I learned a lot from Neil T. Anderson's books about my identity in Christ and how I can resist the devil, take authority over my thoughts and put them in God's hands. Watchman Nee's book on Romans helped me grasp what Jesus did for me on the cross and what an impact that has in my life. Christ died for me; I do matter to him. He took my sins and my pain, and he loves me. That's a revelation that still gives me strength and hope.

I bought myself a cross necklace to remember what Christ did for me—and to remember I'm a new creation. Because of his death and resurrection, I don't live under condemnation anymore.

I also learned to give God control over my life. Things won't always be perfect or go the way I want them to. But I know that in losing my life to him, I'll gain it back abundantly. My life still isn't always easy, but I know Jesus Christ is my Lord. He loves me and I love him. And that gives me hope.
–Nienke

A Matter of Perspective

This might sound trite, but when I'm depressed I've learned that stepping back and really looking at the situation with new eyes is a big help. Many times when I'm depressed, I've gotten in a rut of thinking about the problem or situation in the same way. I need to stop and ask myself, What is God trying to teach me here?Am I feeling stuck and depressed because I haven't learned the lesson I'm supposed to?

Sometimes help comes in simply accepting this is where God has me right now and that I need to stop demanding my own way on my own timetable. If I get rid of the negative selfish emotions and really look, I can see the positives and what God is teaching me. Many times this shift in perspective and attitude is the first step in getting out of depression.
–Nancy

Raining Inside

Just four months ago, I was able to purchase my first solo home at the ripe age of 29. The first two months were great; I spent most of my time unpacking and setting the house up the way I wanted it. But I eventually finished unpacking and there was nothing left to do but be there … alone.

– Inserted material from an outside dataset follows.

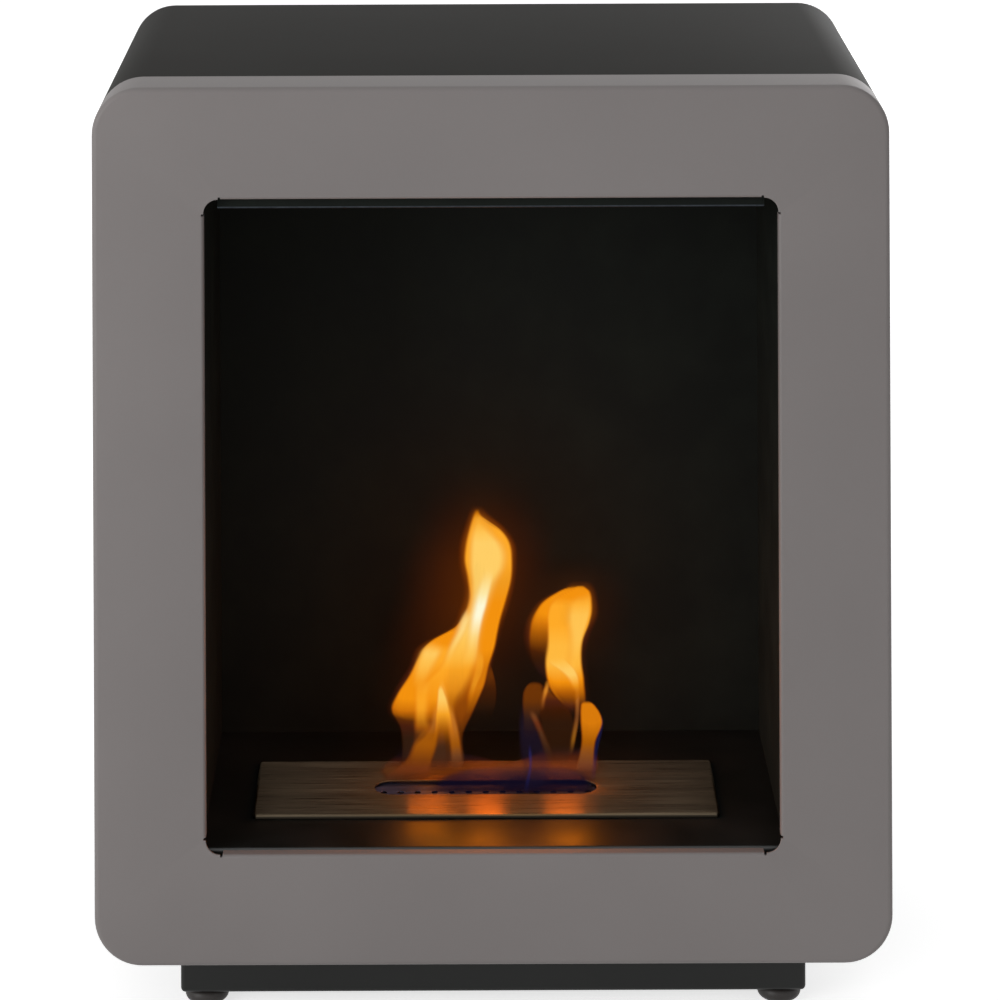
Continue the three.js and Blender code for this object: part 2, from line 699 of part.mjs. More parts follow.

Then my only sister and I got into an argument, and she quit speaking to me. This led to a fallout with my parents, and I was left with no one to talk to. As the depression started to sink in, I decided to drive to my parents' house to talk things over—only to discover they'd invited the family over for dinner but had failed to invite me.

That night, I drove all over the city, crying my eyes out and letting the depression set in deeper. When I got home, I didn't want to leave. The next Sunday, I didn't even set my alarm so I'd get up for church. The following week, all I did was come home from work, sit on my bed, and cry. Soon after, I couldn't even get out of bed. It seemed no one cared about me.

Then a line from an old Amy Grant song popped into my head: "I'm raining on the inside." That's what I was doing. I hadn't heard that song in more than 15 years, but God brought every word to mind. As I lay in bed singing this song out loud, the Lord met me. He reminded me I'm his child, and that if I looked to him, he would take care of me. I got out of bed and was able to make things right with my sister and parents. And I attended church the next morning. I promised God I'd never again let anything get in the way of honoring him.

In the days following my return to church, I heard from a friend I hadn't talked with in a long time. She needed some part–time work done and wanted to know if I was interested in helping her. She had no idea what I'd been through the previous weeks, but God did. He knew I'd probably face loneliness again, but he sent her to rescue me.

I've since finished the part–time work, but I'm not lonely or depressed. I know I might get depressed again in the future, but I also know God is right beside me no matter what.